Toward the end of 2019, I had a RP partner and IRL friend decide they were done with Rping, and also they didn't 'make friends' so the friendship was done as well. This is after ten years of RP and what I see in hindsight as a fake friendship used to get whatever it was she had wanted out of me. Needless to say, this sent me into a pretty solid depression and RP just wasn't in the cards. I lost myself in games, and a whole lot of sleep for about five months, then had the RP need again. I found RPN, and lurked a while, tried out a handful of group RPs only to have them all die out, some never even left the ground. So I made my own and it was just what the 'doctor' ordered, so to speak.
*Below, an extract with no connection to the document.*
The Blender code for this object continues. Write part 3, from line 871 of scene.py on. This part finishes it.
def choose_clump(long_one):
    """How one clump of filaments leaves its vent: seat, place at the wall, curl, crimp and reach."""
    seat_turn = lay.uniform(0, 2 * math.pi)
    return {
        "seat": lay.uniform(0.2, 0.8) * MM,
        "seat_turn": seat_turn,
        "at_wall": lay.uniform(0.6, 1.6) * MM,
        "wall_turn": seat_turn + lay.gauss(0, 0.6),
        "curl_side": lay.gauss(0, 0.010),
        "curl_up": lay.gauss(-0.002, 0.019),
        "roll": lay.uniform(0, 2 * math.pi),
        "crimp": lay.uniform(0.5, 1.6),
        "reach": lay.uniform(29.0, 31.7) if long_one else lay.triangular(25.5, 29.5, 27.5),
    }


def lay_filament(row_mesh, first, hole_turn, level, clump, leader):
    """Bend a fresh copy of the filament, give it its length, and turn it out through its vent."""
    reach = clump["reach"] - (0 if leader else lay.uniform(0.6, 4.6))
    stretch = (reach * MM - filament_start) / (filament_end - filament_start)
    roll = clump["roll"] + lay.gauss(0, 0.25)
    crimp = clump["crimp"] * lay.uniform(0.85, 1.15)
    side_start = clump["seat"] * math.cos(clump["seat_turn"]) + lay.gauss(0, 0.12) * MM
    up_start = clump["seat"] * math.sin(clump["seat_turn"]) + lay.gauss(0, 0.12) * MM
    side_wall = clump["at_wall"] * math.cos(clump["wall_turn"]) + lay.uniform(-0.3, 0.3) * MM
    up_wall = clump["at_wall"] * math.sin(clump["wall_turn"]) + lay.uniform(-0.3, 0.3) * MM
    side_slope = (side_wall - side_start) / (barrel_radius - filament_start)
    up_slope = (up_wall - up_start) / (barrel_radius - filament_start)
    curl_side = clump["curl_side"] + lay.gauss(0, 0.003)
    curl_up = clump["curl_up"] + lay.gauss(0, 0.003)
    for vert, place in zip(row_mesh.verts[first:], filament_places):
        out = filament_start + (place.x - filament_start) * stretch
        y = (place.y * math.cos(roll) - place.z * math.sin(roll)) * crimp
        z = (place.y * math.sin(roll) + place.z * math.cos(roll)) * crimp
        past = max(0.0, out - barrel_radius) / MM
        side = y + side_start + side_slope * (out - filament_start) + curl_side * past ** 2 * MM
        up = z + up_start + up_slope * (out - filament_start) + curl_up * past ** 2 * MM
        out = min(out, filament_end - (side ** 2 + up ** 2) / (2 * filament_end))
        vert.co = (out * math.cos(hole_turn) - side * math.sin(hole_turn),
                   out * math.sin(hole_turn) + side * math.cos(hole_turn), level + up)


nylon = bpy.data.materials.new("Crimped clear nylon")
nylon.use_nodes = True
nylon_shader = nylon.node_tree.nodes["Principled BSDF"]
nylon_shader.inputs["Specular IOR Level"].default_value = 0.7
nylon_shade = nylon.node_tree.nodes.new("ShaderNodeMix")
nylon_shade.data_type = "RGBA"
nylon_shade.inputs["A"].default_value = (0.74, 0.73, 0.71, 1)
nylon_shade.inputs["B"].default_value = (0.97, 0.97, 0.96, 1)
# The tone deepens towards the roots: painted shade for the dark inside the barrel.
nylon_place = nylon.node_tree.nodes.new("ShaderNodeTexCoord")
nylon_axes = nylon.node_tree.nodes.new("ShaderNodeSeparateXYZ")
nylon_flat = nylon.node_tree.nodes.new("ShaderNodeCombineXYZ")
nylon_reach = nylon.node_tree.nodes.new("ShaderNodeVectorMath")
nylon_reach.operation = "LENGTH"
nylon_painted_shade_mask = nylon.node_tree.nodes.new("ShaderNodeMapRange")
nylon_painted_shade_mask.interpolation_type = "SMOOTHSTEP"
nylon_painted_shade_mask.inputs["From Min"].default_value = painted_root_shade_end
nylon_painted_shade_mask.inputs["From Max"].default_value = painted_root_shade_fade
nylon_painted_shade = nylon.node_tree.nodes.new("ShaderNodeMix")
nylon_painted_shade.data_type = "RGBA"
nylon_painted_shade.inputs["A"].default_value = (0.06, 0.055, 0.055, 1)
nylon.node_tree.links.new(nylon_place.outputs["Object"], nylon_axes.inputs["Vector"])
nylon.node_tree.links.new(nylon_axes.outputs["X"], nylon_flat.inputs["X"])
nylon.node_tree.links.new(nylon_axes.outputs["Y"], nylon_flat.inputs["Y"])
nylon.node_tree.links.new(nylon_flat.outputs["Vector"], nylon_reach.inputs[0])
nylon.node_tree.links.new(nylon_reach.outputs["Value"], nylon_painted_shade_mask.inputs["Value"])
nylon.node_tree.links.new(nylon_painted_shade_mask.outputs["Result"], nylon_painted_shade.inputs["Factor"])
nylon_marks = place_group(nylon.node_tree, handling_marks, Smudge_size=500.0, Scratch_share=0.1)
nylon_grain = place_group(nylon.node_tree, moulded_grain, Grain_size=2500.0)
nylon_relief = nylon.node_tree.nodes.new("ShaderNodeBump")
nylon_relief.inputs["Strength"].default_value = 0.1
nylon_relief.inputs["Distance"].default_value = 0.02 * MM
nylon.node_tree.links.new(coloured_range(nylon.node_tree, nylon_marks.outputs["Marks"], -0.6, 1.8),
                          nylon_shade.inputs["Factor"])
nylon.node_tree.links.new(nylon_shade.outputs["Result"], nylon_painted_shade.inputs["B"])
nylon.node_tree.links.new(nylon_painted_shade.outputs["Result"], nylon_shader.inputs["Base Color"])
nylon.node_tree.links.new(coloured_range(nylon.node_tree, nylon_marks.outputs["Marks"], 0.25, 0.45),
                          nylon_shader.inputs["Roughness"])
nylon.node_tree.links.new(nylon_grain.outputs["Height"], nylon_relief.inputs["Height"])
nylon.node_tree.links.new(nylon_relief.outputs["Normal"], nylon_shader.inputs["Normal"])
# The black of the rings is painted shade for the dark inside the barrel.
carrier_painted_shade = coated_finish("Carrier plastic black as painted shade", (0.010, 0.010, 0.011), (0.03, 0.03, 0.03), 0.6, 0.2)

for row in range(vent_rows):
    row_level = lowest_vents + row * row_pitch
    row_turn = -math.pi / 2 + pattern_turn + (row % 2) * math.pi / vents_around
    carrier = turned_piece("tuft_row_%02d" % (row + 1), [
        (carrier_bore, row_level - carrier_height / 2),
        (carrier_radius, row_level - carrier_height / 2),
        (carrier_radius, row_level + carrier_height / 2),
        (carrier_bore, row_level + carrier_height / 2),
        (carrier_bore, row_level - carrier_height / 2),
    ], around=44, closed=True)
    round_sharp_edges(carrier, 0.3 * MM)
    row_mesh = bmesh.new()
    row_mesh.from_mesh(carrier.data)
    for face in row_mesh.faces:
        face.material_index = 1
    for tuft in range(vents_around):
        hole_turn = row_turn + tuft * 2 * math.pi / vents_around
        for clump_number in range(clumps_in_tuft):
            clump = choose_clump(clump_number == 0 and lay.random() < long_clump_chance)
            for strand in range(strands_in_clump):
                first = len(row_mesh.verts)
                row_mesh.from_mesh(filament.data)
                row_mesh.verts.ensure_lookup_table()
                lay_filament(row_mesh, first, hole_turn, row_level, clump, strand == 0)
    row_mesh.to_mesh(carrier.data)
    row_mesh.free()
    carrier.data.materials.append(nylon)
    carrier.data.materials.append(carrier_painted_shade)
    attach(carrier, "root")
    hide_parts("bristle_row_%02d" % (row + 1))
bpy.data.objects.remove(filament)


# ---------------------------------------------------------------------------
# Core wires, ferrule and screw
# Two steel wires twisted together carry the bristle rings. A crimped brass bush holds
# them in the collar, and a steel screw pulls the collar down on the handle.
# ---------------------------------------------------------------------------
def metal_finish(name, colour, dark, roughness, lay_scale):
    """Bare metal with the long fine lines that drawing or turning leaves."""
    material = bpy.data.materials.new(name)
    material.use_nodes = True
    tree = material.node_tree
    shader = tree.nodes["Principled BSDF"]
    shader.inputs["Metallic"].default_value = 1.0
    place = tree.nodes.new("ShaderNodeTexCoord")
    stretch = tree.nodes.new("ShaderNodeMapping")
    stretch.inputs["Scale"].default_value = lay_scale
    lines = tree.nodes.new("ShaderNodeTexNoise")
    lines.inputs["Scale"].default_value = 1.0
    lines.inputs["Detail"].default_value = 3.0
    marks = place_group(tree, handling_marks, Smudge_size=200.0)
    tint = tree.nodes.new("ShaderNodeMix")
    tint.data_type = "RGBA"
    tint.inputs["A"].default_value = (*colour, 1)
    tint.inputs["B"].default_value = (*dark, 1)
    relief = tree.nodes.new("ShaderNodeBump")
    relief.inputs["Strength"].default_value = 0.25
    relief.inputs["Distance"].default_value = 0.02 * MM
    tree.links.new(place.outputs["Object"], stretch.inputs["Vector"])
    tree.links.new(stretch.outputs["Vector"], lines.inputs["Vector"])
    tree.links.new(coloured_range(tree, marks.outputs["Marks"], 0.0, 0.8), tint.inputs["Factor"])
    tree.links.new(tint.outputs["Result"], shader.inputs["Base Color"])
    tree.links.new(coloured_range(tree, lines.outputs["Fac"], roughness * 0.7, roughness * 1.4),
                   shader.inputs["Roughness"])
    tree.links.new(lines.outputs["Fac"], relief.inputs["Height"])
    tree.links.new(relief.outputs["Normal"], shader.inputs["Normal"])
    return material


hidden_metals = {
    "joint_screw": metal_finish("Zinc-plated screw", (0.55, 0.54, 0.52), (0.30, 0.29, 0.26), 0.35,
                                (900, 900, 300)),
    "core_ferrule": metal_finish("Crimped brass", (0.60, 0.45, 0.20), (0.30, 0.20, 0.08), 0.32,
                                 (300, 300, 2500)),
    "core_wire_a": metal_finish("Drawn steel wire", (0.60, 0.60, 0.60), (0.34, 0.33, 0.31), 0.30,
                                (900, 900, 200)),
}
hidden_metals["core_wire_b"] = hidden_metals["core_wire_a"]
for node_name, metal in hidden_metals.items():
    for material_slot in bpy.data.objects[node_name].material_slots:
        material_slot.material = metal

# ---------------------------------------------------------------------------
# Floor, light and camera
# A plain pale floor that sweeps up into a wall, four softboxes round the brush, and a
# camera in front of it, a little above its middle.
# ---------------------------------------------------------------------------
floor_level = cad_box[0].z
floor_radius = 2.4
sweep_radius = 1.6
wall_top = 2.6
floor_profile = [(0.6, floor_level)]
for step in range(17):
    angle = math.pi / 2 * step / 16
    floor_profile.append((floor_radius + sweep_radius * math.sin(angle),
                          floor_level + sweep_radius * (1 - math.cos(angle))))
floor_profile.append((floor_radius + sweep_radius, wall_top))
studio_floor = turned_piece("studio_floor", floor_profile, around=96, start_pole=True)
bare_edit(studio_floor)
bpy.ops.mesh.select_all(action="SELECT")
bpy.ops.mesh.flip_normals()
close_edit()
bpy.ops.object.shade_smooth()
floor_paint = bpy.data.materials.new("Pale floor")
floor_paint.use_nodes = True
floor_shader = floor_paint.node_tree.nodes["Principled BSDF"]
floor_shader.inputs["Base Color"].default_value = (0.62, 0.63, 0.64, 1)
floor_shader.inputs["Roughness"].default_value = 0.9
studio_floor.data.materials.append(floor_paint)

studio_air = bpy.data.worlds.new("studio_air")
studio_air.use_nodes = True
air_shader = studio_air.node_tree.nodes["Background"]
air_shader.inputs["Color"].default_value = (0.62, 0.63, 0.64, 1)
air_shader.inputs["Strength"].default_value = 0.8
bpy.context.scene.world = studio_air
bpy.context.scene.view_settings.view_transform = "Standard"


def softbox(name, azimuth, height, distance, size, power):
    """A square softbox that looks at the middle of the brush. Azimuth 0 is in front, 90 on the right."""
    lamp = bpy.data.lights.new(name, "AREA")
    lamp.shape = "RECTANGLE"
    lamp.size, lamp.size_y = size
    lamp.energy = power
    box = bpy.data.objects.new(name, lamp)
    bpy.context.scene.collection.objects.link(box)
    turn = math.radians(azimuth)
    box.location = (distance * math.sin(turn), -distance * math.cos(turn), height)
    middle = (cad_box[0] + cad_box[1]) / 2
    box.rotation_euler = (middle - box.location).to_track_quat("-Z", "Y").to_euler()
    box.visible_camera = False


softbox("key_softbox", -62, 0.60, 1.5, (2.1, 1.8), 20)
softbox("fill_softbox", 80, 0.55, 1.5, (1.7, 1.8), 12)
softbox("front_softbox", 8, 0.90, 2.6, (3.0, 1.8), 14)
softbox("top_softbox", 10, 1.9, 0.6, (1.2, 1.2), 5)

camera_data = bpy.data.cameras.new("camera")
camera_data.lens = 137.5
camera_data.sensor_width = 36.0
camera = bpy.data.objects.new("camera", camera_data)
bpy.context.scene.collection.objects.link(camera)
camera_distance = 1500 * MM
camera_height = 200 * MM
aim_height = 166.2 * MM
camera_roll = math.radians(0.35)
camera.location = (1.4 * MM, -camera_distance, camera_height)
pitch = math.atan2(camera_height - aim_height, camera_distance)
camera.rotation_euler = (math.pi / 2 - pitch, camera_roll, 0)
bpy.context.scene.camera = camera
So take that break, find something else to keep you occupied, and know that when you're ready again, it may take a little bit to find, but RP is there. Even if you have to make it yourself.
 
I wouldn't be so sure as to say it is a discouragement of roleplaying, but certainly all who roleplay face some issues at some period in their roleplaying life. For me, sometimes I just can't write something when I sit down and try to write it. I habitually link my writing with an external activity, like brewing and drinking coffee, for such instances. But sometimes it doesn't work. The key then is to simply power through, as I believe it anyway, and take your time to make something. Anything. The key to roleplaying is to not stop. That is, if you enjoy it. If a roleplay ends, that is just the ecosystem of roleplaying taking its course. People cannot be expected to hold interest in something indefinitely, and people face real-life issues which can put them off from roleplaying.

If you do something you enjoy, you should not want to stop doing it. And therefore you should not stop doing it. If it takes you an age and a half to continue, then that age and a half was well-spent.
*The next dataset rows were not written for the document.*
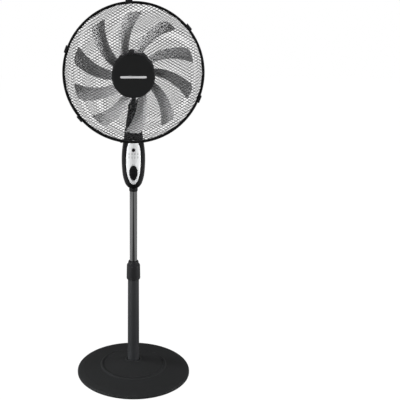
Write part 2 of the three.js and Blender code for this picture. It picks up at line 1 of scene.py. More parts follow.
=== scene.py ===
# %% [markdown]
# # A pedestal fan, step by step
# The frame that is loaded below holds the fan's plain solids: every piece at its true size and place, and
# the bodies that move. This lesson makes the surfaces that an eye sees: smooth turned parts, a woven wire
# guard, swept blades, a control panel with its keys, and a finish for each material. Lengths are in metres,
# +Z is up, the fan blows to -Y.

# %% Load the frame
import json
import math

import bmesh
import bpy
from mathutils import Matrix, Vector


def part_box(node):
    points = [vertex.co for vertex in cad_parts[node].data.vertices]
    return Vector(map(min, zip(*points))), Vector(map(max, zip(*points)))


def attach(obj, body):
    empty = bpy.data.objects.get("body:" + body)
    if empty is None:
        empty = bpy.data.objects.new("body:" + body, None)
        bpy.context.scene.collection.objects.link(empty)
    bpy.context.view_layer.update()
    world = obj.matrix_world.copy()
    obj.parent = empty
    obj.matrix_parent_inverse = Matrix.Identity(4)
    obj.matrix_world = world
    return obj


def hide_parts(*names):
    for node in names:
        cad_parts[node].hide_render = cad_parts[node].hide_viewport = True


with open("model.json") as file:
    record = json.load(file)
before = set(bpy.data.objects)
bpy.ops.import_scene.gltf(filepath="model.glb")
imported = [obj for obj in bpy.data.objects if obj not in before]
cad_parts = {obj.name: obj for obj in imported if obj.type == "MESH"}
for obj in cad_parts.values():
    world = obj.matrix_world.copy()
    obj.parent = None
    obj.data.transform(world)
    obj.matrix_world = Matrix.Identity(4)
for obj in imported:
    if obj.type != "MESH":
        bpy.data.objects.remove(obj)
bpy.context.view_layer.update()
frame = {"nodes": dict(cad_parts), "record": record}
NODES = frame["nodes"]
MM = 0.001

# %% [markdown]
# ## The camera and the studio
# A long lens a little above the fan's middle shows the base as an ellipse and keeps the mast upright. The
# camera stands about 2.5 m away and looks down by 15.4 degrees. The lens shift puts the fan left of the
# middle without turning the camera.

# %% Camera
PITCH = math.radians(15.4)
camera = bpy.data.objects.new("camera", bpy.data.cameras.new("camera"))
bpy.context.scene.collection.objects.link(camera)
camera.location = (0, -2.524, 1.382)
camera.rotation_euler = (math.pi / 2 - PITCH, 0, 0)
camera.data.lens = 72.71
camera.data.shift_x = 0.1664
camera.data.shift_y = -0.0503
bpy.context.scene.camera = camera
print("camera at", tuple(camera.location))

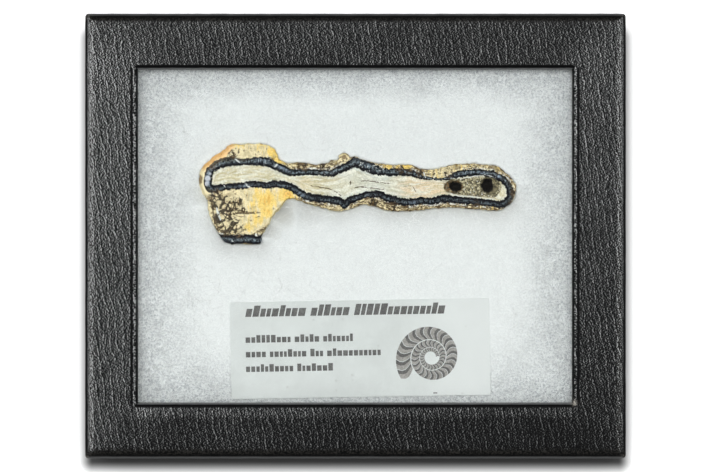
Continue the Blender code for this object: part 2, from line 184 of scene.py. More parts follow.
# Soft round patches, each as (x, y, reach, strength), by the name that the mesh gives them.
Patch = tuple[float, float, float, float]
PATCHES: dict[str, list[Patch]] = {
    "ochre": [
        (-22.0, 8.8, 2.4, 1.3), (-22.0, 6.0, 1.7, 1.2), (-24.8, 7.6, 2.6, 0.5), (-24.4, 4.0, 2.0, 0.7),
        (-26.6, 2.2, 1.6, 0.55), (-19.6, 9.8, 2.4, 0.6), (-24.0, 10.2, 2.4, 0.7),
        (-33.6, 20.6, 2.6, 0.95), (-31.2, 22.4, 1.6, 1.15), (-36.9, 17.2, 2.0, 0.7),
        (-28.6, 23.2, 1.5, 0.8), (-20.2, 20.8, 1.8, 0.95), (-18.8, 18.8, 1.5, 0.95),
        (-23.2, 22.6, 2.0, 0.5), (-38.2, 13.4, 1.8, 0.4), (12.6, 17.2, 1.4, 0.8),
        (26.0, 17.4, 2.4, 0.35), (35.0, 16.6, 1.6, 0.3), (8.0, 16.9, 1.4, 0.6), (10.6, 16.4, 1.0, 0.7),
        (19.6, 16.0, 2.0, 0.3), (34.0, 7.6, 1.2, 0.35), (-36.2, 19.0, 2.4, 1.0),
        (-34.6, 20.8, 2.4, 1.1), (-38.3, 16.0, 2.0, 0.85), (-32.4, 22.6, 2.0, 1.1),
        (-39.0, 13.4, 1.6, 0.6), (-17.0, 10.2, 2.2, 1.2),
    ],
    "rot": [
        (-35.2, 9.2, 1.3, 0.85), (-34.8, 7.2, 1.2, 0.75), (-34.0, 4.2, 1.5, 0.95),
        (-33.4, 2.2, 1.2, 0.75), (-31.9, 7.2, 2.2, 0.75), (-29.4, 7.8, 2.0, 0.7),
        (-34.4, 10.6, 1.3, 0.7), (-32.0, 9.6, 1.6, 0.5), (-31.0, 5.2, 1.8, 0.8),
        (-30.4, 2.0, 2.2, 0.62), (-32.2, 0.8, 1.2, 0.6), (-27.6, 6.2, 1.3, 0.6), (-28.2, 1.8, 1.5, 0.5),
        (-28.6, 0.2, 1.2, 0.5), (-30.2, 20.2, 1.3, 0.6), (-35.2, 17.0, 0.9, 0.5),
        (11.0, 16.5, 1.2, 0.75), (16.2, 15.6, 1.3, 0.8), (13.2, 16.0, 1.0, 0.6), (4.6, 8.1, 1.3, 0.9),
        (9.4, 7.4, 1.6, 0.5), (22.8, 15.2, 1.6, 0.45), (-8.0, 17.2, 2.0, 0.35), (38.9, 14.0, 1.6, 0.5),
        (-12.6, 17.4, 2.0, 0.45), (34.8, 16.4, 1.4, 0.4), (30.0, 7.4, 2.4, 0.35),
        (-26.4, 21.6, 1.2, 0.35), (-24.2, 20.6, 1.0, 0.3), (39.4, 10.6, 1.6, 0.5),
        (38.4, 8.0, 1.4, 0.45), (36.6, 16.2, 1.4, 0.4), (-33.0, 9.4, 1.6, 0.7), (-29.6, 3.4, 1.6, 0.5),
        (-32.6, 5.8, 1.6, 0.85),
    ],
    "clean": [
        (*NODULE, 1.5, 1.6), (-36.6, 6.8, 1.4, 0.9), (-35.6, 3.0, 1.2, 0.9), (-37.2, 11.6, 1.2, 0.8),
        (20.0, 15.8, 2.4, 0.7), (23.0, 16.4, 2.2, 0.6), (-3.6, 6.6, 1.6, 0.8), (-6.4, 6.6, 1.4, 0.7),
        (4.0, 18.0, 1.4, 0.5), (-38.0, 14.6, 1.4, 0.8), (26.0, 17.4, 2.0, 0.5), (-16.8, 17.4, 1.2, 0.6),
        (-35.6, 17.6, 1.6, 0.8), (-32.8, 19.8, 1.6, 0.8), (32.0, 17.2, 2.0, 0.4),
        (-16.6, 10.2, 2.0, 1.0), (40.0, 12.6, 1.5, 0.7), (39.2, 15.0, 1.3, 0.6), (39.8, 9.4, 1.2, 0.6),
    ],
    "blush": [
        (15.6, 11.6, 5.0, 1.0), (19.8, 11.2, 3.0, 0.8), (-12.6, 13.2, 2.6, 0.3),
    ],
    "chalk": [
        (5.0, 13.6, 8.0, 0.85), (-1.6, 15.2, 3.2, 0.7), (10.0, 10.8, 3.6, 0.7), (-4.0, 10.2, 3.0, 0.6),
    ],
    "blue": [
        (-36.6, 14.2, 1.8, 1.1), (-18.0, 16.5, 1.8, 0.7), (-13.4, 10.4, 1.2, 0.6),
        (31.6, 15.9, 0.9, 0.8), (-27.8, 12.4, 0.9, 0.5), (-23.0, 17.9, 1.6, 0.35),
        (14.2, 8.2, 0.9, 0.5), (35.2, 14.6, 0.6, 1.0), (2.8, 17.4, 1.0, 0.3), (27.4, 15.8, 1.6, 0.3),
    ],
    "moss": [
        (-33.2, 18.3, 3.0, 1.0), (-29.0, 18.6, 2.4, 0.7), (38.2, 11.4, 3.2, 0.35),
        (-35.6, 11.4, 1.4, 0.7),
    ],
    "frost": [
        (1.6, 18.4, 1.4, 1.0), (3.8, 17.4, 1.5, 1.0), (6.0, 16.7, 1.4, 0.8), (-7.6, 16.4, 1.6, 0.5),
        (-34.6, 16.0, 1.6, 0.4), (-22.6, 18.9, 1.8, 0.4),
    ],
    "glint": [
        (-36.5, 14.2, 0.75, 1.5), (-36.8, 12.9, 0.65, 1.3), (-35.9, 15.3, 0.5, 0.9),
    ],
    "stain": [
        (*NODULE, 0.62, 1.35), (-39.0, 14.0, 1.5, 1.3), (-31.9, 22.6, 0.45, 1.3),
        (-23.2, 22.8, 0.35, 1.4),
    ],
    "peach": [(-34.4, 20.2, 4.4, 1.7)],
}  # fmt: skip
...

You can always try joining things out of your comfort zone if you feel like there's nothing for you available. It's what I did this past year.
 
One of the biggest discouragements is creating something that no one joins or being unable to find a few good RPs. Or being unable to find people who have the same interests.
 
For me, the biggest challenge for an RP is time. Because of the irl things that I have to do daily, I can’t dedicate as much time as I’d like to in terms of replying or even finding interested parties to write with.

The actual writing and collaborating and plotting and all that good stuff is something I genuinely enjoy.

Sometimes, I feel discouraged when I don’t respond “on time”. It’s never an external pressure from a partner, but I somehow think to extend a deadline for myself. It’s honestly really weird and probably stems from a people pleasing behaviour/mindset. I get disappointed when I can’t finish a response so I try to finish off something even when it’s not my best. This is something I’m working on though. Working through this people pleasing mindset is hard work.